Haley called Sen. John DeFrancisco’s suggestion of an additional study of a tunnel option a $2 million “wild card,” but he stressed that the New York State Department of Transportation has essentially rejected a tunnel option in favor of either replacing the viaduct or dispersing traffic throughout a “community grid.”
“If you take the viaduct down, you return the land so it can grow in value with the rest of the city,” Haley said. “Our input right now should be about what is the economic impact for the long-term future of choice A or choice B, and which do we prefer?”
What residents are saying
After the panel discussion, community members voiced their concerns about the I-81 project. Here’s a sampling of their comments:
On development and employment:
“Whenever my mama talked about Reagan, she said, ‘Trickle-down economics don’t work,’” said one resident, who asked what kind of “development” would occur with the community grid proposal.

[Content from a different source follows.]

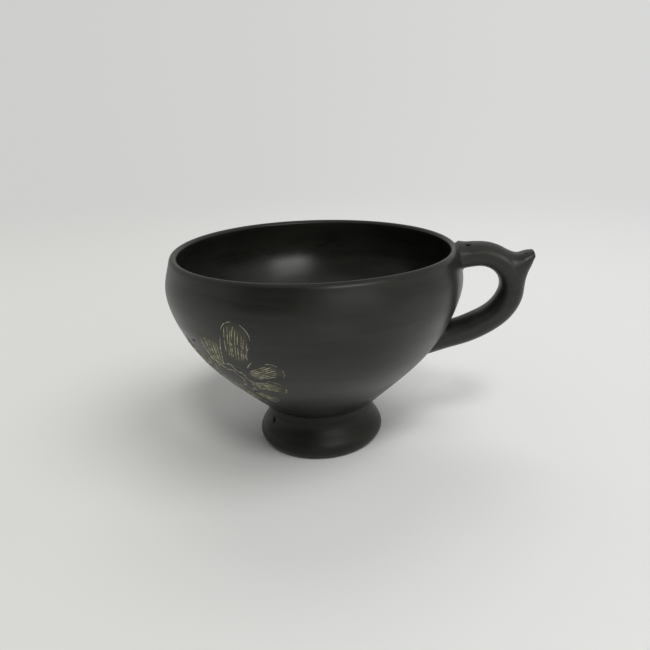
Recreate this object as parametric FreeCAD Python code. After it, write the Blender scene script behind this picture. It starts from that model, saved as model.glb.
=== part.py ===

She questioned whether tax breaks would be given to developers who build “mixed-income” housing where most of the units are luxury apartments and only a few are affordable housing.
“Beautification” of the area, she added, meant more surveillance and pushing poor people of color even further to the margins.
The resident also noted that “the poverty in Syracuse is mostly working poverty,” so she asked what type of jobs developers would bring to the area.
“How can we get these organizations to teach a trade?” another resident asked.
On displacement and affordable housing:
Another resident said she heard people who are displaced by I-81 construction will be given Section 8 vouchers.
“When I hear ‘Section 8,’ I think of ‘the hood,’” she said. “The housing market is going to go up and people won’t be able to afford to move back into their neighborhoods.”
Ocesa Keaton, executive director of Greater Syracuse HOPE, agreed.
“Section 8 vouchers doesn’t mean you get to move to Manlius or Cazenovia,” she said. “It means you get to move to another ‘hood.’”
On returning land to the neighborhood:
“If they came and took our land for gentrification, why can’t we take it back?” asked another resident.